▶ [Job]
Repeat the listing in full. Nothing may be added or left out.

▶ [Record excerpts]

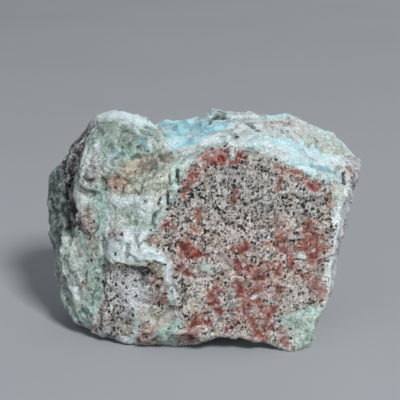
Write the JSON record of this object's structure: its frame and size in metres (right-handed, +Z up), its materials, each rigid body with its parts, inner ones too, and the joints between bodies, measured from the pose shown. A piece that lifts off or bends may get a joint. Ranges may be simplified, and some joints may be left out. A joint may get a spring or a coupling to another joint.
{
  "type": "rough larimar stone",
  "caption": "Rough broken larimar stone with a speckled face, pale blue and green crust and a small flat base to rest on.",
  "frame": {"origin": "middle of the stone's footprint, on the surface that it rests on", "axes": "+Z up, +X along the stone's length, -Y towards the speckled face"},
  "size_m": [0.107, 0.06, 0.072],
  "materials": {
    "stone": "rough"
  },
  "bodies": {
    "root": {"stone": "stone"}
  },
  "joints": []
}
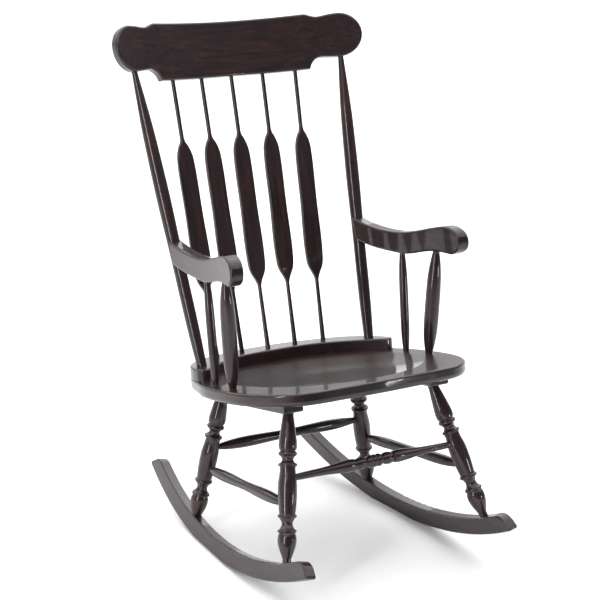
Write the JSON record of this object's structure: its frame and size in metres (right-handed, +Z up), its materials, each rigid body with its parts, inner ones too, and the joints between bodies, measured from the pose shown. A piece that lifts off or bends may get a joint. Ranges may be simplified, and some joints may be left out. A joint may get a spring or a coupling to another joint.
{
  "type": "rocking chair",
  "caption": "Arrow-back wooden rocking chair: saddled seat, turned splayed legs, flat-paddled spindles, scroll arms, shaped crest rail and curved rockers.",
  "frame": {"origin": "on the floor, under the middle of the bounding box, with the empty chair at rest on its rockers", "axes": "+Z up; +X towards the viewer's right, which is the sitter's left hand; +Y towards the back of the chair, so the sitter faces -Y"},
  "size_m": [0.6502, 0.8726, 1.1169],
  "materials": {
    "lacquered_wood": "espresso-stained rubberwood under gloss lacquer",
    "plug_wood": "espresso-stained wooden plug, lacquered",
    "screw_steel": "zinc-plated steel"
  },
  "bodies": {
    "root": {"seat": "lacquered_wood", "seat_back_rail": "lacquered_wood", "cleat_left": "lacquered_wood", "cleat_right": "lacquered_wood", "leg_front_left": "lacquered_wood", "leg_front_right": "lacquered_wood", "leg_rear_left": "lacquered_wood", "leg_rear_right": "lacquered_wood", "rocker_left": "lacquered_wood", "rocker_right": "lacquered_wood", "stretcher_front": "lacquered_wood", "stretcher_rear": "lacquered_wood", "stretcher_left": "lacquered_wood", "stretcher_right": "lacquered_wood", "post_left": "lacquered_wood", "post_right": "lacquered_wood", "spindle_1": "lacquered_wood", "spindle_2": "lacquered_wood", "spindle_3": "lacquered_wood", "spindle_4": "lacquered_wood", "spindle_5": "lacquered_wood", "crest_rail": "lacquered_wood", "arm_left": "lacquered_wood", "arm_right": "lacquered_wood", "arm_post_left": "lacquered_wood", "arm_post_right": "lacquered_wood", "arm_spindle_left": "lacquered_wood", "arm_spindle_right": "lacquered_wood", "arm_screw_plugs": "plug_wood", "crest_pins": "plug_wood", "rocker_screws": "screw_steel", "cleat_screws": "screw_steel", "back_rail_screws": "screw_steel", "arm_screws": "screw_steel"}
  },
  "joints": []
}
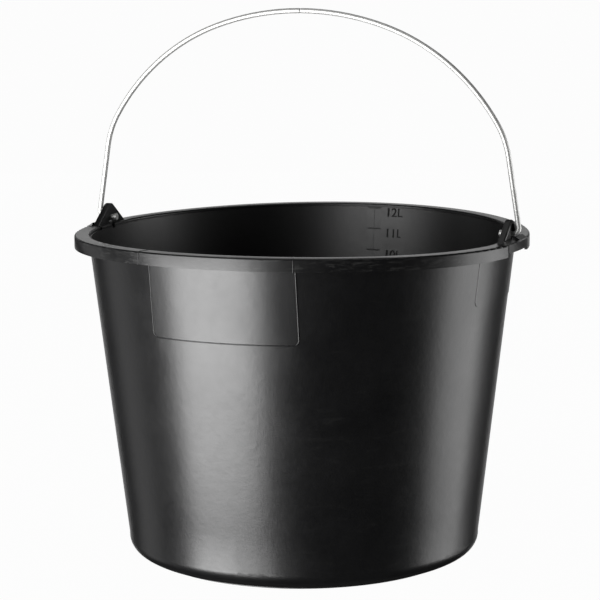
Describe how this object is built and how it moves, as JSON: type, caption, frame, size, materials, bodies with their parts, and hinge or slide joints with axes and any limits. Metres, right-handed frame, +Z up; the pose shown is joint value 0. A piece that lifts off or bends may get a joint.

▶ [Finished exercise]
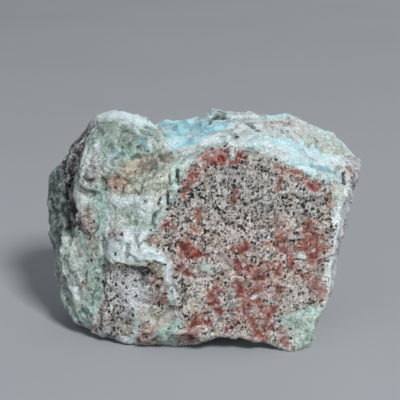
Write the JSON record of this object's structure: its frame and size in metres (right-handed, +Z up), its materials, each rigid body with its parts, inner ones too, and the joints between bodies, measured from the pose shown. A piece that lifts off or bends may get a joint. Ranges may be simplified, and some joints may be left out. A joint may get a spring or a coupling to another joint.
{
  "type": "rough larimar stone",
  "caption": "Rough broken larimar stone with a speckled face, pale blue and green crust and a small flat base to rest on.",
  "frame": {"origin": "middle of the stone's footprint, on the surface that it rests on", "axes": "+Z up, +X along the stone's length, -Y towards the speckled face"},
  "size_m": [0.107, 0.06, 0.072],
  "materials": {
    "stone": "rough"
  },
  "bodies": {
    "root": {"stone": "stone"}
  },
  "joints": []
}
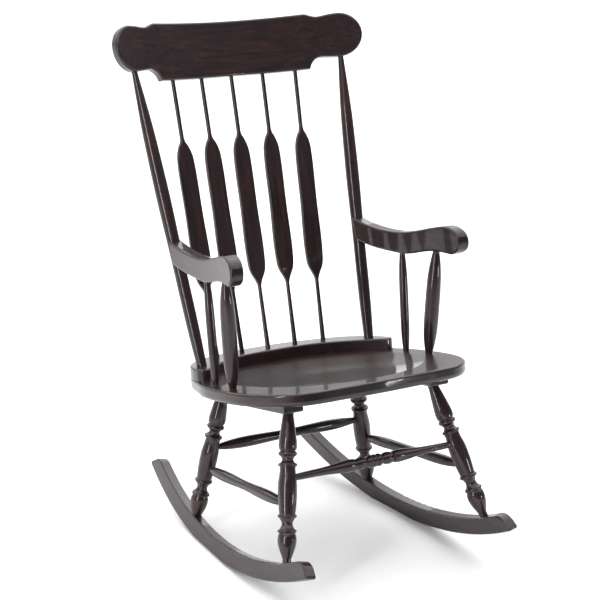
Write the JSON record of this object's structure: its frame and size in metres (right-handed, +Z up), its materials, each rigid body with its parts, inner ones too, and the joints between bodies, measured from the pose shown. A piece that lifts off or bends may get a joint. Ranges may be simplified, and some joints may be left out. A joint may get a spring or a coupling to another joint.
{
  "type": "rocking chair",
  "caption": "Arrow-back wooden rocking chair: saddled seat, turned splayed legs, flat-paddled spindles, scroll arms, shaped crest rail and curved rockers.",
  "frame": {"origin": "on the floor, under the middle of the bounding box, with the empty chair at rest on its rockers", "axes": "+Z up; +X towards the viewer's right, which is the sitter's left hand; +Y towards the back of the chair, so the sitter faces -Y"},
  "size_m": [0.6502, 0.8726, 1.1169],
  "materials": {
    "lacquered_wood": "espresso-stained rubberwood under gloss lacquer",
    "plug_wood": "espresso-stained wooden plug, lacquered",
    "screw_steel": "zinc-plated steel"
  },
  "bodies": {
    "root": {"seat": "lacquered_wood", "seat_back_rail": "lacquered_wood", "cleat_left": "lacquered_wood", "cleat_right": "lacquered_wood", "leg_front_left": "lacquered_wood", "leg_front_right": "lacquered_wood", "leg_rear_left": "lacquered_wood", "leg_rear_right": "lacquered_wood", "rocker_left": "lacquered_wood", "rocker_right": "lacquered_wood", "stretcher_front": "lacquered_wood", "stretcher_rear": "lacquered_wood", "stretcher_left": "lacquered_wood", "stretcher_right": "lacquered_wood", "post_left": "lacquered_wood", "post_right": "lacquered_wood", "spindle_1": "lacquered_wood", "spindle_2": "lacquered_wood", "spindle_3": "lacquered_wood", "spindle_4": "lacquered_wood", "spindle_5": "lacquered_wood", "crest_rail": "lacquered_wood", "arm_left": "lacquered_wood", "arm_right": "lacquered_wood", "arm_post_left": "lacquered_wood", "arm_post_right": "lacquered_wood", "arm_spindle_left": "lacquered_wood", "arm_spindle_right": "lacquered_wood", "arm_screw_plugs": "plug_wood", "crest_pins": "plug_wood", "rocker_screws": "screw_steel", "cleat_screws": "screw_steel", "back_rail_screws": "screw_steel", "arm_screws": "screw_steel"}
  },
  "joints": []
}
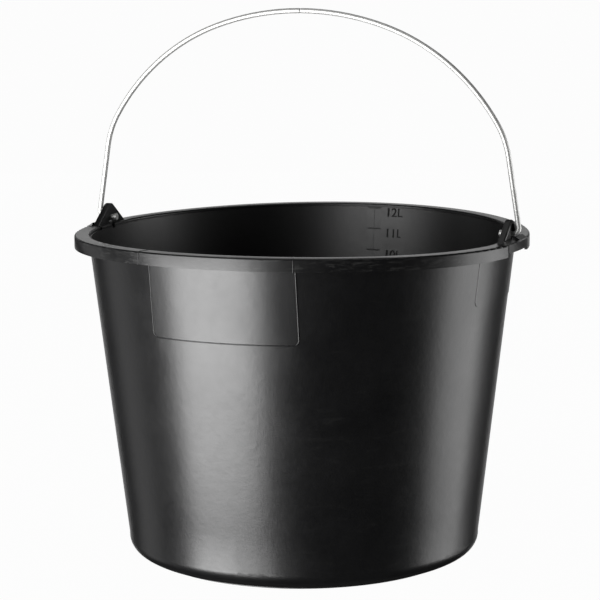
Describe how this object is built and how it moves, as JSON: type, caption, frame, size, materials, bodies with their parts, and hinge or slide joints with axes and any limits. Metres, right-handed frame, +Z up; the pose shown is joint value 0. A piece that lifts off or bends may get a joint.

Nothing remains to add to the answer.